Kubrin CE, Weitzer R. Soc. Probl. 2003; 50(2): 157-180.

Copyright

(Copyright © 2003, Society for the Study of Social Problems, Publisher Oxford University Press)

DOI

unavailable

PMID

unavailable

Abstract

Much of the research on violent crime is situated within an exclusively structural or subcultural framework. Some recent work, however, argues that these unidimensional approaches are inherently limited and that more attention needs to be given to the intersection of structural and cultural determinants of violence. The present study takes up this challenge by examining both structural and cultural influences on one underexamined type of homicide: retaliatory killings.
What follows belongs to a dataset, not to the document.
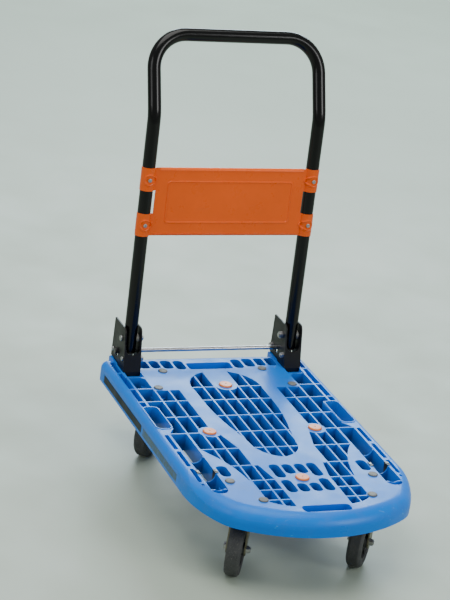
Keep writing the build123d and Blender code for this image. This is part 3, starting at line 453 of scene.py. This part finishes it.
# ---------------------------------------------------------------- floor, light, camera
def floor():
    size = 14.0
    points = [(x, y, 0.0) for x, y in ((-size, -size), (size, -size), (size, size), (-size, size))]
    mesh = bpy.data.meshes.new("floor")
    mesh.from_pydata(points, [], [(0, 1, 2, 3)])
    piece = bpy.data.objects.new("floor", mesh)
    bpy.context.scene.collection.objects.link(piece)
    n = Nodes("floor_pale")
    tone = n.span(n.noise(1.4, 3.0), 0.3, 0.7)
    base = n.blend(tone, (0.45, 0.52, 0.44), (0.41, 0.48, 0.40))
    roughness = n.span(n.noise(6.0, 4.0), 0.3, 0.7, 0.42, 0.52)
    mesh.materials.append(n.finish(base, roughness))


def area_light(name, place, target, size, power, colour=(1, 1, 1)):
    data = bpy.data.lights.new(name, "AREA")
    data.shape = "RECTANGLE"
    data.size, data.size_y = size
    data.energy = power
    data.color = colour
    lamp = bpy.data.objects.new(name, data)
    lamp.location = place
    lamp.rotation_euler = (Vector(target) - Vector(place)).to_track_quat("-Z", "Y").to_euler()
    bpy.context.scene.collection.objects.link(lamp)


def camera():
    """The photographer stands front left, looks down on the deck, and tilts the camera a little."""
    place = Vector((-1.4861, -3.1624, 1.7304))
    azimuth, down, roll = math.radians(23.712), math.radians(21.392), math.radians(8.325)
    forward = Vector((math.sin(azimuth) * math.cos(down), math.cos(azimuth) * math.cos(down),
                      -math.sin(down)))
    data = bpy.data.cameras.new("camera")
    data.sensor_fit = "VERTICAL"
    data.angle = math.radians(15.66)
    piece = bpy.data.objects.new("camera", data)
    turn = forward.to_track_quat("-Z", "Y").to_matrix().to_4x4() @ Matrix.Rotation(roll, 4, "Z")
    piece.matrix_world = Matrix.Translation(place) @ turn
    bpy.context.scene.collection.objects.link(piece)
    bpy.context.scene.camera = piece


floor()
area_light("overhead", (-0.6, 0.4, 4.2), (0, 0, 0.2), (3.4, 3.4), 145, (1.0, 0.99, 0.96))
area_light("behind", (1.9, 4.3, 2.1), (0, 0.1, 0.2), (3.0, 1.5), 150, (0.78, 0.94, 1.0))
area_light("left", (-4.0, -1.0, 2.2), (0, 0, 0.3), (1.8, 2.0), 34)
area_light("front_right", (3.0, -3.6, 2.6), (0, 0, 0.4), (2.0, 2.0), 95)
world = bpy.data.worlds.new("studio")
world.use_nodes = True
world.node_tree.nodes["Background"].inputs["Color"].default_value = (0.80, 0.84, 0.80, 1)
world.node_tree.nodes["Background"].inputs["Strength"].default_value = 0.38
bpy.context.scene.world = world
camera()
Using quantitative data to examine the socioeconomic correlates and ecological distribution of homicide in St. Louis, Missouri, and narrative accounts of homicide incidents, we find that a certain type of homicide (what we call "cultural retaliatory homicide") is more common in some neighborhoods than in others due to the combined effects of economic disadvantage, neighborhood cultural responses to disadvantage, and problematic policing. Problems confronting residents of these communities are often resolved informally-without calling the police-and neighborhood cultural codes support this type of problem-solving, even when the "solution" involves a retaliatory killing. The findings thus lend support to a more integrated structural-cultural perspective on violent crime in urban neighborhoods.